━━━ Data records ━━━

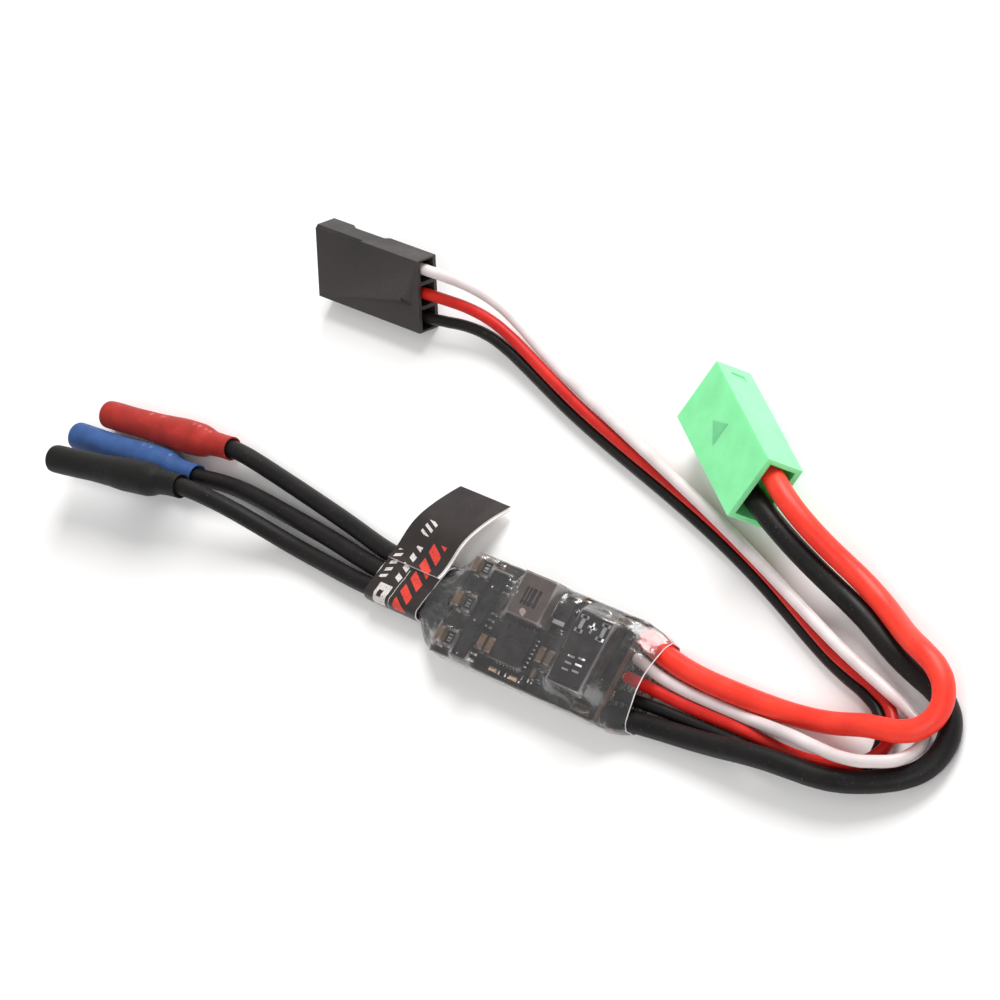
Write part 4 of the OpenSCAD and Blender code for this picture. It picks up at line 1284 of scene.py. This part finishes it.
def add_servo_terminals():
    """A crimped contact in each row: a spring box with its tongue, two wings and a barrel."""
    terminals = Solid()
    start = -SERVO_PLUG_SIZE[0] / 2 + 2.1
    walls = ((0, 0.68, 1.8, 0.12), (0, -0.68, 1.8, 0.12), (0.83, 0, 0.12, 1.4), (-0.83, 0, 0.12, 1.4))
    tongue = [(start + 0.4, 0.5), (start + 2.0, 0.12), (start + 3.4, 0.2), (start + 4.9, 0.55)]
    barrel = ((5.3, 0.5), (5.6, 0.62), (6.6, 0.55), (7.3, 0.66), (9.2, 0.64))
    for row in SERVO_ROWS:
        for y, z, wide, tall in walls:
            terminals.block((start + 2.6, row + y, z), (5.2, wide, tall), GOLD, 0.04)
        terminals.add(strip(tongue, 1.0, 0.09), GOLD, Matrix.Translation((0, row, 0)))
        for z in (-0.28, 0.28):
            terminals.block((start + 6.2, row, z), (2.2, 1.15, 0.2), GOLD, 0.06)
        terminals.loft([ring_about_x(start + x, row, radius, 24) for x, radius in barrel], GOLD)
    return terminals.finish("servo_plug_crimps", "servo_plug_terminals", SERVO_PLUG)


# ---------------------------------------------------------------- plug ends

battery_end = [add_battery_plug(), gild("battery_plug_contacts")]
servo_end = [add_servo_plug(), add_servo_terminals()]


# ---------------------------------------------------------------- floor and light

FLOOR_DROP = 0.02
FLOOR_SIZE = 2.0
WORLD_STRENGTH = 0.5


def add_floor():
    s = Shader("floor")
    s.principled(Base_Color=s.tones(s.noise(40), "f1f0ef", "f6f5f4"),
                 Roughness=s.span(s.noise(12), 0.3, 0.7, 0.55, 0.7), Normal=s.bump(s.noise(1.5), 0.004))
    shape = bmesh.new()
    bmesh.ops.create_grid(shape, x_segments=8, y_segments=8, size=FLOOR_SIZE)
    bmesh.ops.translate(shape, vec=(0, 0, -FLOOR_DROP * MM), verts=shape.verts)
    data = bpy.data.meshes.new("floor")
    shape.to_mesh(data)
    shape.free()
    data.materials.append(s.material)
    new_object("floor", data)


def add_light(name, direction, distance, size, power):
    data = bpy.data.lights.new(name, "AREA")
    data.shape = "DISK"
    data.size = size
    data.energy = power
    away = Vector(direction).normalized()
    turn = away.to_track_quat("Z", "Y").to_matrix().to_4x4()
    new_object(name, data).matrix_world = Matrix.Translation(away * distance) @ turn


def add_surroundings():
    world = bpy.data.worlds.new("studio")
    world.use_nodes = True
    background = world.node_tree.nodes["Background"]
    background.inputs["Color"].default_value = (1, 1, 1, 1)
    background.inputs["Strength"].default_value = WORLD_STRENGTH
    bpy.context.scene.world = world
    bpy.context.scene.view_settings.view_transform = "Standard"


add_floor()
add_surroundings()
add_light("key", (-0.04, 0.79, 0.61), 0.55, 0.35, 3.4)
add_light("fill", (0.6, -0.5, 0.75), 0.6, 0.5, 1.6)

━━━
━━━ Data records ━━━

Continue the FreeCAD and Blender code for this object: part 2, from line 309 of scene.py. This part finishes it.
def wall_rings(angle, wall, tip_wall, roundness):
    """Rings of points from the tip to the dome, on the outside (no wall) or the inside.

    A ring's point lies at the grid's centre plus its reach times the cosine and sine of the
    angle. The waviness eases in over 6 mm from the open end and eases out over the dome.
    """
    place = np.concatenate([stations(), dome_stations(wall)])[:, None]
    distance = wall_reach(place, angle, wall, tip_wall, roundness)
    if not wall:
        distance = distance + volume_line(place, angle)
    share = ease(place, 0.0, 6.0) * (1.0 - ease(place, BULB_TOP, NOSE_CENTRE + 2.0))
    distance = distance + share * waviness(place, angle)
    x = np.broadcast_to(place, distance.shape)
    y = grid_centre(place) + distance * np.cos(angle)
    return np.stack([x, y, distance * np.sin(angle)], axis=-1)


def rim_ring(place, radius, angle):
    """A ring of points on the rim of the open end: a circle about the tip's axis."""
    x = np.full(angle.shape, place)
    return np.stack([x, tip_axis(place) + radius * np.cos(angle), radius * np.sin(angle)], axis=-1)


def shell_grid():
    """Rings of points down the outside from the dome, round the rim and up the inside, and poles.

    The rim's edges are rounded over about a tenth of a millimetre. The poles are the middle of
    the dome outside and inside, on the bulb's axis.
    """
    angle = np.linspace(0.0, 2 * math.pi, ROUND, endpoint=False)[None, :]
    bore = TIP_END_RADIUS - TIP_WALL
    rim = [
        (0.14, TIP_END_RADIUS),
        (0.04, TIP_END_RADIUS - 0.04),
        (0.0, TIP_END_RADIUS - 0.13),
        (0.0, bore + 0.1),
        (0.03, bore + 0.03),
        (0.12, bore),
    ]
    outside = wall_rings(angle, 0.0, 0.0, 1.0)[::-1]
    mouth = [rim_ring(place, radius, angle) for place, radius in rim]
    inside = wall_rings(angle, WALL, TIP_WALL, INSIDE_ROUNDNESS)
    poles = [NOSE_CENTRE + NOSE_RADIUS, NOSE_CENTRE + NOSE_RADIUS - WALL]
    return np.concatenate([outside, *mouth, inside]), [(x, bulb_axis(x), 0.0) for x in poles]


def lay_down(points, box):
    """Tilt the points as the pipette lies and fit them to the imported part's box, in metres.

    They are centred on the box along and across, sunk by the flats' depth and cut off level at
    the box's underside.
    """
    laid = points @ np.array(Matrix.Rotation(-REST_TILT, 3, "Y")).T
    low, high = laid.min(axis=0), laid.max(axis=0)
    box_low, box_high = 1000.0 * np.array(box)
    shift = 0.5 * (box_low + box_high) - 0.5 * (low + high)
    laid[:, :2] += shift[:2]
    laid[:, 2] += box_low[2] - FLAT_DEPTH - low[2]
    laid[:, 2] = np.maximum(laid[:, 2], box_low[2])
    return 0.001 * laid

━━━
━━━ Data records ━━━

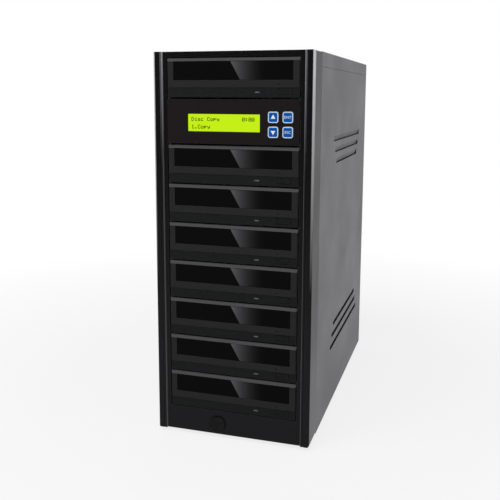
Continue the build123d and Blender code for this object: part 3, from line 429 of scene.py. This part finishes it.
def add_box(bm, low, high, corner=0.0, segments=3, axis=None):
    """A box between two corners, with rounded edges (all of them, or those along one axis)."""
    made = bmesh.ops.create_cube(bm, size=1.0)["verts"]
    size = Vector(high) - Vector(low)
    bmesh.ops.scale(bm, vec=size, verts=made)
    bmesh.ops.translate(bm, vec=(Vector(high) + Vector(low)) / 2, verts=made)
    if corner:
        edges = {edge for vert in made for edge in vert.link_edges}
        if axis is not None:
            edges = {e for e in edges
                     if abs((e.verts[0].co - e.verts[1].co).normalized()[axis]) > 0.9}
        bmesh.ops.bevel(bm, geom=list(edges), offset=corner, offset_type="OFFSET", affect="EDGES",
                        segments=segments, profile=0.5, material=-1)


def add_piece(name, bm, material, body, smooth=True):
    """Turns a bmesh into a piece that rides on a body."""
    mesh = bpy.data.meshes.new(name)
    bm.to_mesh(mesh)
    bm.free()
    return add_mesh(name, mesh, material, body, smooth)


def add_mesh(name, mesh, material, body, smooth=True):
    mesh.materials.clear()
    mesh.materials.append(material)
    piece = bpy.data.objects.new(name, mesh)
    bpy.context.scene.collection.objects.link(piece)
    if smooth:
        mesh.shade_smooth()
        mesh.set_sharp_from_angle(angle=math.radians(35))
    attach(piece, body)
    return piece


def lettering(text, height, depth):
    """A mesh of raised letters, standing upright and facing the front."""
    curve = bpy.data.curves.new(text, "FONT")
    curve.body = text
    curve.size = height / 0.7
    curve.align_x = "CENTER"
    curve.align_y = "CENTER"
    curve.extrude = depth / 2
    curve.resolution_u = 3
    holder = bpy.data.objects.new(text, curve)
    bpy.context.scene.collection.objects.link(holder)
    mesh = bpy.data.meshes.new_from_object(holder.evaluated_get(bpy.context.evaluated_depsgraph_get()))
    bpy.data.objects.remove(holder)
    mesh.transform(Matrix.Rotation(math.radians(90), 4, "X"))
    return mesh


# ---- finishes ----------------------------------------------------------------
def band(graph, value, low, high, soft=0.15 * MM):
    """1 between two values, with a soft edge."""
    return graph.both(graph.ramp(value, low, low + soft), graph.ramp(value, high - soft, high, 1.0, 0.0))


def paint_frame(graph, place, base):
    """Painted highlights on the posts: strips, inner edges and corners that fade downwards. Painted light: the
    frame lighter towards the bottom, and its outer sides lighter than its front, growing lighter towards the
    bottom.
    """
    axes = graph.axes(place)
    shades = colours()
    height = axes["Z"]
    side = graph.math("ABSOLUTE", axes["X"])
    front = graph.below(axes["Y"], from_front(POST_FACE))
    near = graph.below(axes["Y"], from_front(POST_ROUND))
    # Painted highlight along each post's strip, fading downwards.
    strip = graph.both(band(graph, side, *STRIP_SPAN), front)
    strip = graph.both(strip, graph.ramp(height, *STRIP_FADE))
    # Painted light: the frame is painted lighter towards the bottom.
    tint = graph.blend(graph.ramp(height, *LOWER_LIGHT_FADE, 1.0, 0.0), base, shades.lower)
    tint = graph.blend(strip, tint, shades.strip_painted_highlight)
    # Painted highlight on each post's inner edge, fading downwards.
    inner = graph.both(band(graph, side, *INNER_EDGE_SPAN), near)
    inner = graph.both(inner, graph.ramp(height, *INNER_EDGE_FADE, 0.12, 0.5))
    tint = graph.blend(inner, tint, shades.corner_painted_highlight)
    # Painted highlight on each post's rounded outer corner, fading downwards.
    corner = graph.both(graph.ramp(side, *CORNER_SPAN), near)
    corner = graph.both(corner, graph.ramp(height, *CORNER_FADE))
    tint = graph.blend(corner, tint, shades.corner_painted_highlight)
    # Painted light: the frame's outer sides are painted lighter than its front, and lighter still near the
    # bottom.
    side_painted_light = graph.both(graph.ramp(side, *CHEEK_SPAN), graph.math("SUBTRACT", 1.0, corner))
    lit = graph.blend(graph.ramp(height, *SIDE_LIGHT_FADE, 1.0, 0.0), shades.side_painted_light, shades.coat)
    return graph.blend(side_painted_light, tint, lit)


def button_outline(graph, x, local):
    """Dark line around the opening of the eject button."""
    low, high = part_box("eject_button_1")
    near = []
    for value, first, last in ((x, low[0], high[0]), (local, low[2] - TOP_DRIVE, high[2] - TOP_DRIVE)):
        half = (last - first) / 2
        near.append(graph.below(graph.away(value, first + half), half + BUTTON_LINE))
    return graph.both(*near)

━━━

Of the entries above, repeat exactly the lines from the line with "attach(piece, body)" through the line with "return mesh", both of them included.

Solution for this problem -
    attach(piece, body)
    return piece


def lettering(text, height, depth):
    """A mesh of raised letters, standing upright and facing the front."""
    curve = bpy.data.curves.new(text, "FONT")
    curve.body = text
    curve.size = height / 0.7
    curve.align_x = "CENTER"
    curve.align_y = "CENTER"
    curve.extrude = depth / 2
    curve.resolution_u = 3
    holder = bpy.data.objects.new(text, curve)
    bpy.context.scene.collection.objects.link(holder)
    mesh = bpy.data.meshes.new_from_object(holder.evaluated_get(bpy.context.evaluated_depsgraph_get()))
    bpy.data.objects.remove(holder)
    mesh.transform(Matrix.Rotation(math.radians(90), 4, "X"))
    return mesh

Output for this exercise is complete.